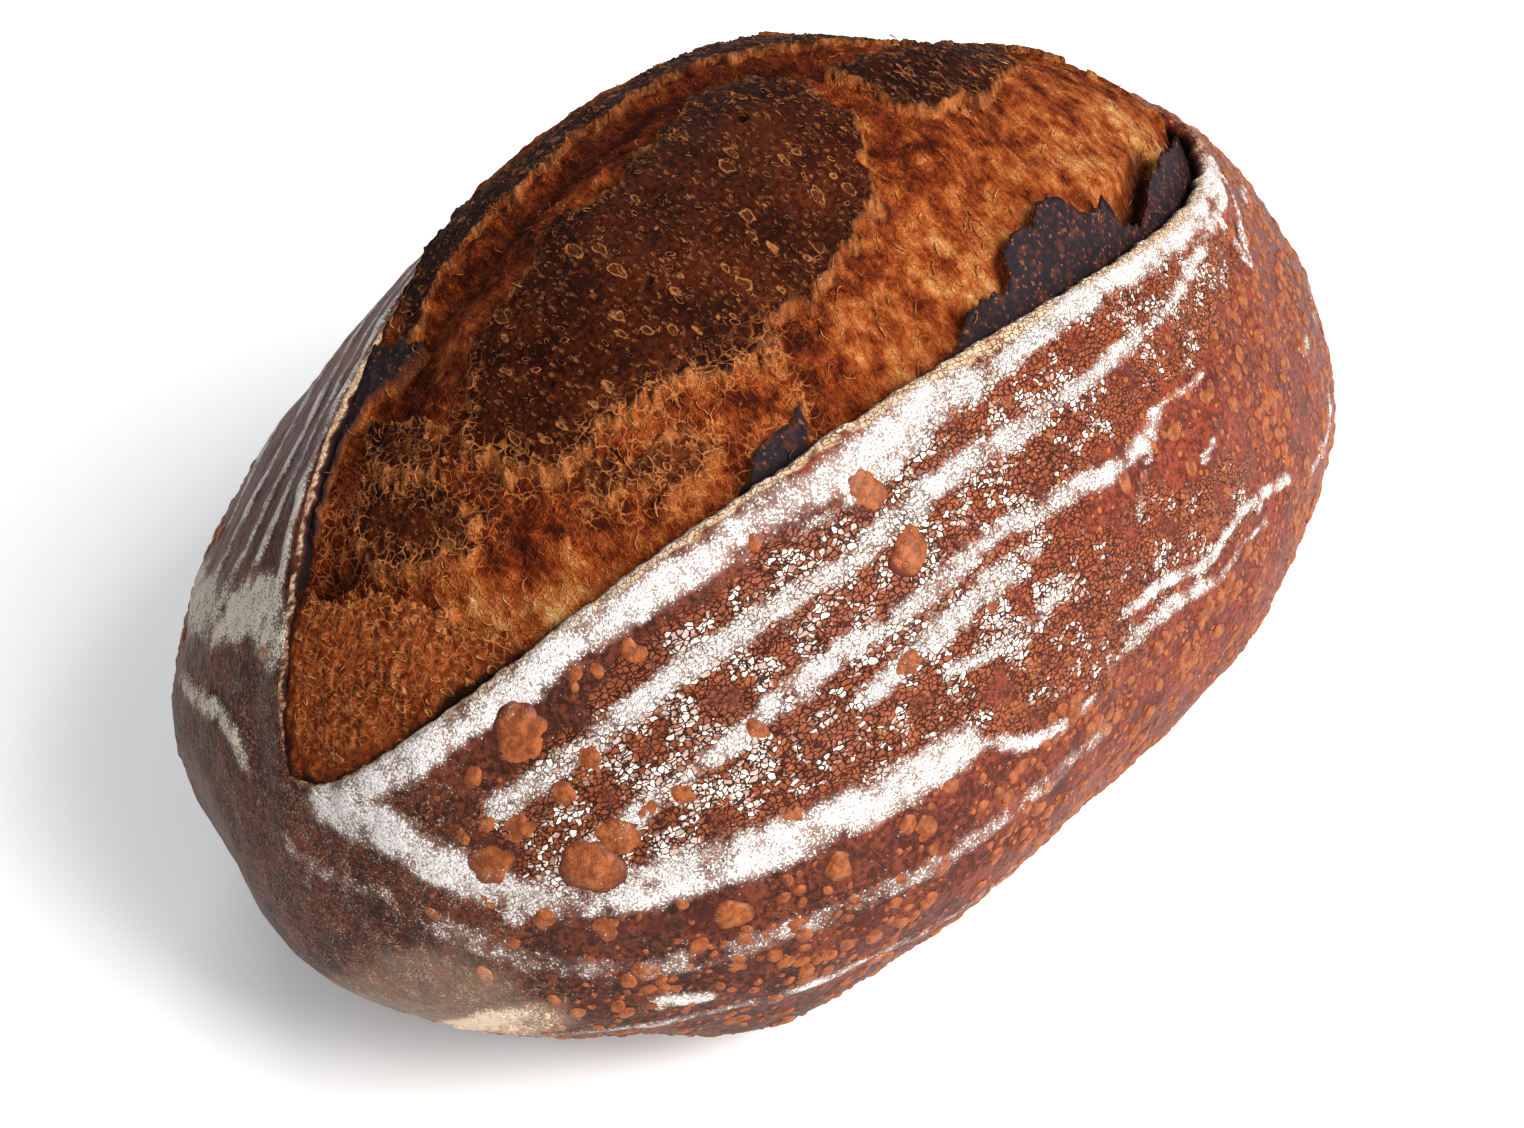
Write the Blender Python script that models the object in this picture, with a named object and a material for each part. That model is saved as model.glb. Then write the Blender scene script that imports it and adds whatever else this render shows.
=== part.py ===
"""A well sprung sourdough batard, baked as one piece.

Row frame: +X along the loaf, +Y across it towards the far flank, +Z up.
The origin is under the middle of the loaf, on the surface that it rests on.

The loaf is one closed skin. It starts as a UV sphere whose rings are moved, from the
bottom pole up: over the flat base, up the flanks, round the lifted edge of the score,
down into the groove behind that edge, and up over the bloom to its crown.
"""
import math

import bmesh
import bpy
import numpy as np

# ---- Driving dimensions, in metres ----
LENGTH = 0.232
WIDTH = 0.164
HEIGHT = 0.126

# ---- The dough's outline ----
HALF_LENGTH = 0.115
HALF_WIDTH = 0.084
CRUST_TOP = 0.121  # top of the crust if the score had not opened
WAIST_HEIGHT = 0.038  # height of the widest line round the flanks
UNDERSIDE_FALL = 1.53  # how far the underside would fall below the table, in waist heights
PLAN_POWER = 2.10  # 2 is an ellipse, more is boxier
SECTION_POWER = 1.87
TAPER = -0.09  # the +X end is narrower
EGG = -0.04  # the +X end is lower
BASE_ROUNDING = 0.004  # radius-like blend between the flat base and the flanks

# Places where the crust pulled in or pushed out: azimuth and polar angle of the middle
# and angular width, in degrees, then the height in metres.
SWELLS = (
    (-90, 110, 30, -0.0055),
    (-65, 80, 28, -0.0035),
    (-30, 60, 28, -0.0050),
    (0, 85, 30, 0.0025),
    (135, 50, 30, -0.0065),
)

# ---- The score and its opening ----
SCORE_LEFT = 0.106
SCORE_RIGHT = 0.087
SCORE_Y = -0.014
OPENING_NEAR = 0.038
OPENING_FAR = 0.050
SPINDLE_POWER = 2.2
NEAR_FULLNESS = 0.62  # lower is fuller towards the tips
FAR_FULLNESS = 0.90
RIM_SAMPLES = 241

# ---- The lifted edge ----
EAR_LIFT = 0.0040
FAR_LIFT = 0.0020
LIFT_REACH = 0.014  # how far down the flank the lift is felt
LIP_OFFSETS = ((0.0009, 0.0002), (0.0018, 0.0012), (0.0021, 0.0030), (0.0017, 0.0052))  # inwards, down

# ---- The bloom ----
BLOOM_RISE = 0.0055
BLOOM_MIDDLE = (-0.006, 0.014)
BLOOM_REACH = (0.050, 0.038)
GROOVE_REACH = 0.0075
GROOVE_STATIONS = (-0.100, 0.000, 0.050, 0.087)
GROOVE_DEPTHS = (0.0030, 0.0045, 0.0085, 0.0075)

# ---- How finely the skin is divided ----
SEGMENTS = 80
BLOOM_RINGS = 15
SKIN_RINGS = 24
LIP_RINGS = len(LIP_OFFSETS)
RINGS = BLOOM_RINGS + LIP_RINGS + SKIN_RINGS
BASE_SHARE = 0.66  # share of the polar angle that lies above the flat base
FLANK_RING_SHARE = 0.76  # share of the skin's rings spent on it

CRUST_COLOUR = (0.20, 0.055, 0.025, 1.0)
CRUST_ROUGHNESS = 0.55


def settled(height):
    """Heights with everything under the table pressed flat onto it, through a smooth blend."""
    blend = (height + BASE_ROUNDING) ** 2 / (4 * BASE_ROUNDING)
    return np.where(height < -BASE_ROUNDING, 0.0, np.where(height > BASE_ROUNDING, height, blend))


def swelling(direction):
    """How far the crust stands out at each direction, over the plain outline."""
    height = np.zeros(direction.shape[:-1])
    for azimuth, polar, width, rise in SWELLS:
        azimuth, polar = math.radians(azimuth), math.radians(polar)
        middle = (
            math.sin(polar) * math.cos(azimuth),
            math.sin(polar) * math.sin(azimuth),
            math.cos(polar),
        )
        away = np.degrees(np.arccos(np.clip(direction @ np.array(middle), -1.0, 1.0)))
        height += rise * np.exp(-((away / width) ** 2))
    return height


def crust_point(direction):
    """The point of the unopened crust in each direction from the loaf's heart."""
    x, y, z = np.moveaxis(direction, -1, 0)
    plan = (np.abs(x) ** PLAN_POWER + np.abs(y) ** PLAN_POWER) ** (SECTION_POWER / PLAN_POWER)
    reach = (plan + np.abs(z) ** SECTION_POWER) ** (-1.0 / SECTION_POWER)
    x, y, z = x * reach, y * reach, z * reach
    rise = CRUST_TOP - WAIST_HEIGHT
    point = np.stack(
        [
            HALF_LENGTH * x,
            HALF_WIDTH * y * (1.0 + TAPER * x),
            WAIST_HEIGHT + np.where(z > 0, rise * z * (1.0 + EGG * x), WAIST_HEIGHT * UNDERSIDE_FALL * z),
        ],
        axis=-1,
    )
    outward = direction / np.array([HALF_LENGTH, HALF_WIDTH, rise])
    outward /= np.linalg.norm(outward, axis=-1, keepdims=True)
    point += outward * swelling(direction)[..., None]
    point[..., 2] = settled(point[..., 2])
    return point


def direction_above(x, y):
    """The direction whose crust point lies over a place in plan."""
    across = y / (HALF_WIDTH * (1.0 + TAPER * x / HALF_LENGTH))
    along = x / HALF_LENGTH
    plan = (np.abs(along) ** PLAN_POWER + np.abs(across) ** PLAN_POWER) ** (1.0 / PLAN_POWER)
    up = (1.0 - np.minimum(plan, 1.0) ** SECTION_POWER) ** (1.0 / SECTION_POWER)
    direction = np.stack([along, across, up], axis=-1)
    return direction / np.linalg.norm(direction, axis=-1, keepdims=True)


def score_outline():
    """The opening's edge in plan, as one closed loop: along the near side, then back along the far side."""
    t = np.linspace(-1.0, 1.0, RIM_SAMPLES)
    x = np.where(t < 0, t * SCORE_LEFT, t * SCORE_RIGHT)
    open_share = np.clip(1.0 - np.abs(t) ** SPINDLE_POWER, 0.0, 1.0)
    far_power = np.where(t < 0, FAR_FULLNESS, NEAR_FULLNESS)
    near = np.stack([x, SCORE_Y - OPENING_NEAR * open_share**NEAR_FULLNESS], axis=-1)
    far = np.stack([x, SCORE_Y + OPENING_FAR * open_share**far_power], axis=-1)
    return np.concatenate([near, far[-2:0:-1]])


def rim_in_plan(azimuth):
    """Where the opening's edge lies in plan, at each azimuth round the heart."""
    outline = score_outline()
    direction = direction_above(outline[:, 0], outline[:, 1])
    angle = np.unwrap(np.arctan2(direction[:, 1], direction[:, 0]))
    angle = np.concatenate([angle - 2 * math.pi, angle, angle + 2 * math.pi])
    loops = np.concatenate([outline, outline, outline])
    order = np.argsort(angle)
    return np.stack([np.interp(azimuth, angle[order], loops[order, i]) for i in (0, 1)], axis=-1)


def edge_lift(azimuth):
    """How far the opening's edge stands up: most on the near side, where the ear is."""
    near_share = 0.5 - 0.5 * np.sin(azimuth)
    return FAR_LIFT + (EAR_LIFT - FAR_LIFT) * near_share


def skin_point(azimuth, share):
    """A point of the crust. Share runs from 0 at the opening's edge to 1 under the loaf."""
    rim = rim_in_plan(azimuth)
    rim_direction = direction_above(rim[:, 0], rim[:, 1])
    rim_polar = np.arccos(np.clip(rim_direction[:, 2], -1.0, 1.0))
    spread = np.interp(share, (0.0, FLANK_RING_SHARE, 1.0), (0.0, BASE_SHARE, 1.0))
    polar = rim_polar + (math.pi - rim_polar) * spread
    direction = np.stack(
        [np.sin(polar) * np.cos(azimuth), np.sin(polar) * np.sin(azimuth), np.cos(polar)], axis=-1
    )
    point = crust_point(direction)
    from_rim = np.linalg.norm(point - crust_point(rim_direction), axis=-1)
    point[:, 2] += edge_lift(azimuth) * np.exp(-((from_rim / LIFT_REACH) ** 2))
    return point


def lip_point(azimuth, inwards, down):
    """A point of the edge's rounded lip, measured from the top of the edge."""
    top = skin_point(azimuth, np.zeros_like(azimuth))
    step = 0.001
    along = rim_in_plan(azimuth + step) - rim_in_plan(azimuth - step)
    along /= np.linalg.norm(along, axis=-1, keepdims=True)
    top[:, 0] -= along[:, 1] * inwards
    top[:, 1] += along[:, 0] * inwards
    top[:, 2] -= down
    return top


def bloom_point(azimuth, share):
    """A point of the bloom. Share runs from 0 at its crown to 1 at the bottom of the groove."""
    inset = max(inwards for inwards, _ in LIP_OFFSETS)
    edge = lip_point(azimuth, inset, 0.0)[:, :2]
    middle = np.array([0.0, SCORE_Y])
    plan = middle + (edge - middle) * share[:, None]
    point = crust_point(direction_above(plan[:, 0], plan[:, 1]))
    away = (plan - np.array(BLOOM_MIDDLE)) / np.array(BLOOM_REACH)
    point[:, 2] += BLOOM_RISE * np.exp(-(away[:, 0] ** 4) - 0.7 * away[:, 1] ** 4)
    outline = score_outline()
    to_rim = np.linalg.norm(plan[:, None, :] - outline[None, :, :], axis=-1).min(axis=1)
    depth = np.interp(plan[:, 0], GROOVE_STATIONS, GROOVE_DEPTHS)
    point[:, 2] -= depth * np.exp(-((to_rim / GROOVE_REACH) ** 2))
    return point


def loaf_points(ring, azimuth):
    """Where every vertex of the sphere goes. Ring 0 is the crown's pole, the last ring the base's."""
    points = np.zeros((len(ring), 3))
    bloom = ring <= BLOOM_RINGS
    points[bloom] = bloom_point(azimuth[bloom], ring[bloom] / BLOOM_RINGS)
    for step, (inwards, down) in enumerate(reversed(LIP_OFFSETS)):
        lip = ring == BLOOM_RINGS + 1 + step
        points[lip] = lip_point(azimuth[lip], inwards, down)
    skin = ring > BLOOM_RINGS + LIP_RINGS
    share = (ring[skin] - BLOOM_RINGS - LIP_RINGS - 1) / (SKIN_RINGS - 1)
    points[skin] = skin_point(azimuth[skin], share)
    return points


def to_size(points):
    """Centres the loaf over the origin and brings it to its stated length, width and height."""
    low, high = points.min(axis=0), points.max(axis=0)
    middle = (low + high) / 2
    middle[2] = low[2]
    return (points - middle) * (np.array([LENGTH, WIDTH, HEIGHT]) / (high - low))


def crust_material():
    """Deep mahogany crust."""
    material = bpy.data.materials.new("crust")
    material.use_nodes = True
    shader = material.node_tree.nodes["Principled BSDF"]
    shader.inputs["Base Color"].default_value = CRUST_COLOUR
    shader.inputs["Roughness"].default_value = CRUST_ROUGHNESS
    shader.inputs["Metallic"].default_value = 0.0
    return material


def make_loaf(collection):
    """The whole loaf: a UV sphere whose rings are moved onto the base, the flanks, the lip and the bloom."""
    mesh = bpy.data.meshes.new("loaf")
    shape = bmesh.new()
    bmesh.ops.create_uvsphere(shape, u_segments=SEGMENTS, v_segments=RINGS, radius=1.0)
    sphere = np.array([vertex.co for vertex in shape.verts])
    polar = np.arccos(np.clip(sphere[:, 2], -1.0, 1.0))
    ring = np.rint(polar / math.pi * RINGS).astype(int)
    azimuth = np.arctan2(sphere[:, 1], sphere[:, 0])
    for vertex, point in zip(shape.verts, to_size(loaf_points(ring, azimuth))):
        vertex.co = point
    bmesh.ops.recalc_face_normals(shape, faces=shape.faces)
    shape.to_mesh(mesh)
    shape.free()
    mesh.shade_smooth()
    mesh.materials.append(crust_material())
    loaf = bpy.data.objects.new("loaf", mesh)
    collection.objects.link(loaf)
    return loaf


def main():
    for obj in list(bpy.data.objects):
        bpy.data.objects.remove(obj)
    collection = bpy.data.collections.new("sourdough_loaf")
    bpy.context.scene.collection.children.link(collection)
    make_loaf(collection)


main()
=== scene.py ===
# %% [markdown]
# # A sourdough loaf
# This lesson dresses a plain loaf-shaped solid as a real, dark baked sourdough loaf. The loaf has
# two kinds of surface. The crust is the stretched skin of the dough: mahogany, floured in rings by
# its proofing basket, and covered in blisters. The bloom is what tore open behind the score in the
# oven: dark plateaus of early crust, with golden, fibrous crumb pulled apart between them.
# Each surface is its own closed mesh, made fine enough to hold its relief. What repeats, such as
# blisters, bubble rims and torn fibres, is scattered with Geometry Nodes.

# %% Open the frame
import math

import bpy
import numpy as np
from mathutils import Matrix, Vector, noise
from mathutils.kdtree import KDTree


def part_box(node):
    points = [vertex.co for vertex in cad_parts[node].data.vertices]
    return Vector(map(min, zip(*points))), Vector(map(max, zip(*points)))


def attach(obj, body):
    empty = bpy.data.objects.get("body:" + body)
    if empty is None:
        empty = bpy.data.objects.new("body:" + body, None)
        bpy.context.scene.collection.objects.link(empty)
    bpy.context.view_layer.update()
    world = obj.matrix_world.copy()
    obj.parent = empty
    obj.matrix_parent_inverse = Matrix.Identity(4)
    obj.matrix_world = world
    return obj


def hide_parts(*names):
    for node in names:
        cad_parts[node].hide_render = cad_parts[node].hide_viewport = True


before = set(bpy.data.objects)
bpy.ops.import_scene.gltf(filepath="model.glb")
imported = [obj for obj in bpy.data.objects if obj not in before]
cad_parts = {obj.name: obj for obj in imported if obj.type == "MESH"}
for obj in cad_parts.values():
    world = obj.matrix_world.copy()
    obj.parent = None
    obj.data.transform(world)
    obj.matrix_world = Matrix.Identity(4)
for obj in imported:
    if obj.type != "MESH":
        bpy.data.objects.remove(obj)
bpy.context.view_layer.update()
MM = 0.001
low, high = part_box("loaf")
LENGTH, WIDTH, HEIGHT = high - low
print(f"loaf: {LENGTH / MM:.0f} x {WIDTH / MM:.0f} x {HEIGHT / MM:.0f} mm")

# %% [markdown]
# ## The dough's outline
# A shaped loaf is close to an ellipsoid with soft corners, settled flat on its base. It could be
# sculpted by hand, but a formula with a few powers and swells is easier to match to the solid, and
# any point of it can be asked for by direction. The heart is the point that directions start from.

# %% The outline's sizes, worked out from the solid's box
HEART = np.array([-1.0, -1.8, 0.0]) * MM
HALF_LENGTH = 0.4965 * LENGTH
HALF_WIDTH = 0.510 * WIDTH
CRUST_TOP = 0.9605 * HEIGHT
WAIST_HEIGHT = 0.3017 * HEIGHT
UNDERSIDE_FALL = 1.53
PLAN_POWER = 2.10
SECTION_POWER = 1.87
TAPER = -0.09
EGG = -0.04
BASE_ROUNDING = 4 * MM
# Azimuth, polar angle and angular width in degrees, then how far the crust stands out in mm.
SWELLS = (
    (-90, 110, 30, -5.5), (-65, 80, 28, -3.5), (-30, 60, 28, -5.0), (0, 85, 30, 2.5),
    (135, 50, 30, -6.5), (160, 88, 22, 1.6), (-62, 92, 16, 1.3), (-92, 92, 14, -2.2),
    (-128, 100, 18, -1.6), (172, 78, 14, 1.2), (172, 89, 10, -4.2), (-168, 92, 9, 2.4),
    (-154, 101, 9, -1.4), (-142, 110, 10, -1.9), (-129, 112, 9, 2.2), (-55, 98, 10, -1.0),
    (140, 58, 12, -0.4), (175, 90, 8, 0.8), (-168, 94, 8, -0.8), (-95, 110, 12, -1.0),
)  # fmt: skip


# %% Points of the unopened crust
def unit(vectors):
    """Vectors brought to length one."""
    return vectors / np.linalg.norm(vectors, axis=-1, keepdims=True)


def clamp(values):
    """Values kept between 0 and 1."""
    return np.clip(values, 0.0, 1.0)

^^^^

:: REQUIRED WORK ::
Extract only the lines from the line with "shape.free()" through the line with "obj.matrix_world = world", keeping both end lines exactly as they are.

:: RESULT FOR THIS EXERCISE ::
    shape.free()
    mesh.shade_smooth()
    mesh.materials.append(crust_material())
    loaf = bpy.data.objects.new("loaf", mesh)
    collection.objects.link(loaf)
    return loaf


def main():
    for obj in list(bpy.data.objects):
        bpy.data.objects.remove(obj)
    collection = bpy.data.collections.new("sourdough_loaf")
    bpy.context.scene.collection.children.link(collection)
    make_loaf(collection)


main()
=== scene.py ===
# %% [markdown]
# # A sourdough loaf
# This lesson dresses a plain loaf-shaped solid as a real, dark baked sourdough loaf. The loaf has
# two kinds of surface. The crust is the stretched skin of the dough: mahogany, floured in rings by
# its proofing basket, and covered in blisters. The bloom is what tore open behind the score in the
# oven: dark plateaus of early crust, with golden, fibrous crumb pulled apart between them.
# Each surface is its own closed mesh, made fine enough to hold its relief. What repeats, such as
# blisters, bubble rims and torn fibres, is scattered with Geometry Nodes.

# %% Open the frame
import math

import bpy
import numpy as np
from mathutils import Matrix, Vector, noise
from mathutils.kdtree import KDTree


def part_box(node):
    points = [vertex.co for vertex in cad_parts[node].data.vertices]
    return Vector(map(min, zip(*points))), Vector(map(max, zip(*points)))


def attach(obj, body):
    empty = bpy.data.objects.get("body:" + body)
    if empty is None:
        empty = bpy.data.objects.new("body:" + body, None)
        bpy.context.scene.collection.objects.link(empty)
    bpy.context.view_layer.update()
    world = obj.matrix_world.copy()
    obj.parent = empty
    obj.matrix_parent_inverse = Matrix.Identity(4)
    obj.matrix_world = world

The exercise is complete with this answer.